→ TASK
Only the lines from the one containing "obj.matrix_world = world" through the one containing "from the frame" are to be copied, exactly and with both ends kept.

————————

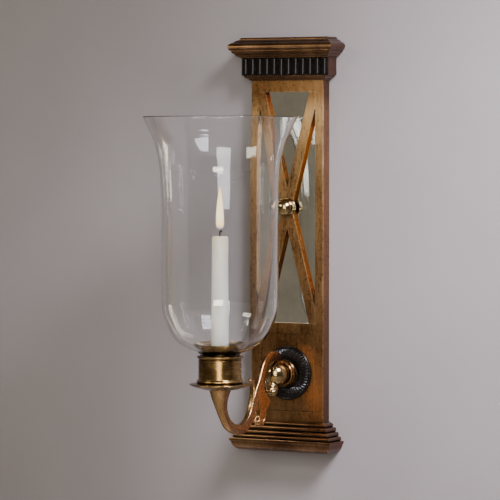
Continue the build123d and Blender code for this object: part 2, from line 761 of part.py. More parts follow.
def leaf_scroll():
    """Curled leaf between the arm and the ball, a fan of lobes about its core."""
    core = Pos(0, -SCROLL_REACH, SCROLL_HEIGHT) * scale(Sphere(SCROLL_RADIUS), SCROLL_SQUEEZE)
    neck_middle = Pos(0, -SCROLL_REACH - SCROLL_NECK_SHIFT, SCROLL_HEIGHT + 1)
    neck = neck_middle * Rot(SCROLL_NECK_TILT, 0, 0) * Cylinder(SCROLL_NECK_RADIUS, SCROLL_NECK_LENGTH)
    curl = core + neck
    first, sweep = LOBE_ANGLES
    for index in range(SCROLL_LOBES):
        angle = math.radians(first + sweep * index / (SCROLL_LOBES - 1))
        y = -SCROLL_REACH + LOBE_RING * math.cos(angle)
        z = SCROLL_HEIGHT + LOBE_RING * math.sin(angle)
        curl += Pos(0, y, z) * Sphere(LOBE_RADIUS)
    curl -= Pos(0, -BALL_REACH, ROSETTE_HEIGHT) * Sphere(BALL_RADIUS)
    curl -= scroll_arm()
    curl -= pendant_leaf()
    return curl.solids().sort_by(SortBy.VOLUME)[-1]


def cup_screw():
    """Screw from the cup's floor down into the arm."""
    half = CUP_SCREW_SLOT / 2
    slot_depth = (-SHADE_REACH - half, -SHADE_REACH + half)
    slot = slab((-FAR, FAR), slot_depth, (CUP_SCREW_SLOT_FLOOR, CUP_TOP))
    return turned(CUP_SCREW) - slot


def inward(points, distance):
    """Points moved towards the inside of a curve that rises away from its axis."""
    moved = []
    for index, (radius, height) in enumerate(points):
        before = points[max(index - 1, 0)]
        after = points[min(index + 1, len(points) - 1)]
        run, rise = after[0] - before[0], after[1] - before[1]
        length = math.hypot(run, rise)
        moved.append((radius - distance * rise / length, height + distance * run / length))
    return moved


def glass_shade():
    """Blown hurricane glass with a straight neck, a round shoulder and a flared mouth."""
    inner_neck = GLASS_NECK_RADIUS - GLASS_WALL
    inner_bowl = [(inner_neck, GLASS_BOWL[0][1])] + inward(GLASS_BOWL, GLASS_WALL)[1:]
    mouth_radius, mouth_height = GLASS_FLARE[-1]
    lip = (mouth_radius - GLASS_WALL, mouth_height + GLASS_LIP_RISE)
    inner_flare = inward(GLASS_FLARE, GLASS_WALL)[:-1] + [lip]
    edges = [
        Line((inner_neck, GLASS_FOOT), (GLASS_NECK_RADIUS, GLASS_FOOT)),
        Line((GLASS_NECK_RADIUS, GLASS_FOOT), GLASS_BOWL[0]),
        Spline(*GLASS_BOWL),
        Line(GLASS_BOWL[-1], GLASS_FLARE[0]),
        Spline(*GLASS_FLARE),
        bowed(GLASS_FLARE[-1], lip, GLASS_LIP_BOW),
        Spline(*inner_flare),
        Line(inner_flare[0], inner_bowl[-1]),
        Spline(*inner_bowl),
        Line(inner_bowl[0], (inner_neck, GLASS_FOOT)),
    ]
    return Pos(0, -SHADE_REACH, 0) * revolve(Plane.XZ * make_face(edges), Axis.Z)


def wick():
    """Burnt wick, bent over at its knee."""
    upright = Pos(0, 0, (WICK_ROOT + WICK_KNEE) / 2) * Cylinder(WICK_RADIUS, WICK_KNEE - WICK_ROOT)
    tip = Pos(0, 0, WICK_TIP / 2) * Cylinder(WICK_RADIUS, WICK_TIP)
    knee = Pos(0, 0, WICK_KNEE)
    bent = knee * Rot(0, WICK_BEND, 0) * tip
    return Pos(0, -SHADE_REACH, 0) * (upright + bent + knee * Sphere(WICK_RADIUS))


def candle():
    """Taper candle with a softened shoulder, bored for the wick."""
    bore = Pos(0, -SHADE_REACH, (WICK_ROOT + CANDLE_TOP) / 2)
    return turned(CANDLE) - bore * Cylinder(WICK_RADIUS, CANDLE_TOP - WICK_ROOT)


def main():
    save("wall_bracket", wall_bracket())
    save("pilaster_case", pilaster_case())
    bar_one, bar_other = lattice()
    save("lattice_bar_front", bar_one)
    save("lattice_bar_rear", bar_other)
    ball, ring = finial()
    save("lattice_finial", ball)
    save("finial_ring", ring)
    glass, felt, plate = mirror_pack()
    save("mirror_glass", glass)
    save("mirror_felt", felt)
    save("back_plate", plate)
    save("back_plate_screws", backplate_screws())
    save("hanger_plate", hanger_plate())
    save("hanger_rivets", hanger_rivets())
    save("wall_pads", wall_pads())
    save("cornice", moulding(CORNICE))
    save("cornice_cap", moulding(TOP_CAP, hollow=False))
    save("frieze_block", frieze_block())
    save("frieze_reeds", frieze_reeds())
    save("neck_moulding", moulding(NECK))
    save("base_steps", moulding(BASE_STEPS))
    save("base_foot", moulding(FOOT))
    save("bottom_cap", bottom_cap())
    save("plinth_panel", plinth_panel())
    save("panel_lugs", panel_lugs())
    save("rosette_ring", rosette_ring())
    save("wall_boss", wall_boss())
    save("boss_ball", boss_ball())
    stud, washer, nut = arm_fixings()
    save("arm_stud", stud)
    save("arm_washer", washer)
    save("arm_nut", nut)
    save("scroll_arm", scroll_arm())
    save("pendant_leaf", pendant_leaf())
    save("thumb_leaf", thumb_leaf())
    save("leaf_scroll", leaf_scroll())
    save("drip_plate", turned(DRIP_PLATE))
    save("shade_cup", turned(SHADE_CUP))
    save("cup_screw", cup_screw())
    save("cup_gasket", turned(CUP_GASKET))
    save("glass_shade", glass_shade())
    save("candle_dish", turned(CANDLE_DISH))
    save("insert_sleeve", turned(INSERT_SLEEVE))
    save("candle_socket", turned(CANDLE_SOCKET))
    save("candle", candle())
    save("wick", wick())


main()
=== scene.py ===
"""Looks of the mirrored brass wall sconce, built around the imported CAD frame."""

import json
import math

import bmesh
import bpy
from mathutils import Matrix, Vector, noise


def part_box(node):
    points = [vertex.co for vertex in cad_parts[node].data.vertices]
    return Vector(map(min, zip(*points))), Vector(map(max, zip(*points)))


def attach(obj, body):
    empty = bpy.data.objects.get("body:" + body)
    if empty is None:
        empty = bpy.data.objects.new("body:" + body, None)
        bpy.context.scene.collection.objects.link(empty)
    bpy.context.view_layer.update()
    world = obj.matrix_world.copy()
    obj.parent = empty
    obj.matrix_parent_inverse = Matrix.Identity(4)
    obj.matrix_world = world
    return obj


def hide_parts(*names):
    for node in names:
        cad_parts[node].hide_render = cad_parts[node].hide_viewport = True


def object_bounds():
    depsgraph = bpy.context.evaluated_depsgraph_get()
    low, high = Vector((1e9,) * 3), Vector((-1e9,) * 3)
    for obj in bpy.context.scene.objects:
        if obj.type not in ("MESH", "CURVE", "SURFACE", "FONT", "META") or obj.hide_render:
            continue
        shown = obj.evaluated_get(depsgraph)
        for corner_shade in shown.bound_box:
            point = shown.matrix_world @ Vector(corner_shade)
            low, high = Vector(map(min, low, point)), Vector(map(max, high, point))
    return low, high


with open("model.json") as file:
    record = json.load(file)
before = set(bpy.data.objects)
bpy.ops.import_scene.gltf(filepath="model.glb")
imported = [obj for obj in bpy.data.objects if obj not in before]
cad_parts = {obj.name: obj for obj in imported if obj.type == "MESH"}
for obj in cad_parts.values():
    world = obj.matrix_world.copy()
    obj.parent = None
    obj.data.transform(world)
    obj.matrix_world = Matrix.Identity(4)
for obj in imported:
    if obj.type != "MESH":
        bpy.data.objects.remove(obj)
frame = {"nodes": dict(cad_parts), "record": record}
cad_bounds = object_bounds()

MM = 0.001

# ---------------------------------------------------------------- places from the frame

FOOT_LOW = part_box("base_foot")[0]
CAP_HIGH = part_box("cornice_cap")[1]
CUP_LOW, CUP_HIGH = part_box("shade_cup")
CANDLE_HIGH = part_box("candle")[1]
BALL_LOW, BALL_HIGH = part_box("boss_ball")
GROUND = FOOT_LOW.z  # height 0 of the object's own measures
HEIGHT = CAP_HIGH.z - GROUND
# Upright line through the middle of the cup, the glass and the candle
AXIS = Vector(((CUP_LOW.x + CUP_HIGH.x) / 2, (CUP_LOW.y + CUP_HIGH.y) / 2, 0))


def level(height_mm):
    """Height above the pilaster's foot, in millimetres, as a coordinate of the frame."""
    return GROUND + height_mm * MM


# ---------------------------------------------------------------- node helpers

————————

→ EXERCISE RESULT
    obj.matrix_world = world
    return obj


def hide_parts(*names):
    for node in names:
        cad_parts[node].hide_render = cad_parts[node].hide_viewport = True


def object_bounds():
    depsgraph = bpy.context.evaluated_depsgraph_get()
    low, high = Vector((1e9,) * 3), Vector((-1e9,) * 3)
    for obj in bpy.context.scene.objects:
        if obj.type not in ("MESH", "CURVE", "SURFACE", "FONT", "META") or obj.hide_render:
            continue
        shown = obj.evaluated_get(depsgraph)
        for corner_shade in shown.bound_box:
            point = shown.matrix_world @ Vector(corner_shade)
            low, high = Vector(map(min, low, point)), Vector(map(max, high, point))
    return low, high


with open("model.json") as file:
    record = json.load(file)
before = set(bpy.data.objects)
bpy.ops.import_scene.gltf(filepath="model.glb")
imported = [obj for obj in bpy.data.objects if obj not in before]
cad_parts = {obj.name: obj for obj in imported if obj.type == "MESH"}
for obj in cad_parts.values():
    world = obj.matrix_world.copy()
    obj.parent = None
    obj.data.transform(world)
    obj.matrix_world = Matrix.Identity(4)
for obj in imported:
    if obj.type != "MESH":
        bpy.data.objects.remove(obj)
frame = {"nodes": dict(cad_parts), "record": record}
cad_bounds = object_bounds()

MM = 0.001

# ---------------------------------------------------------------- places from the frame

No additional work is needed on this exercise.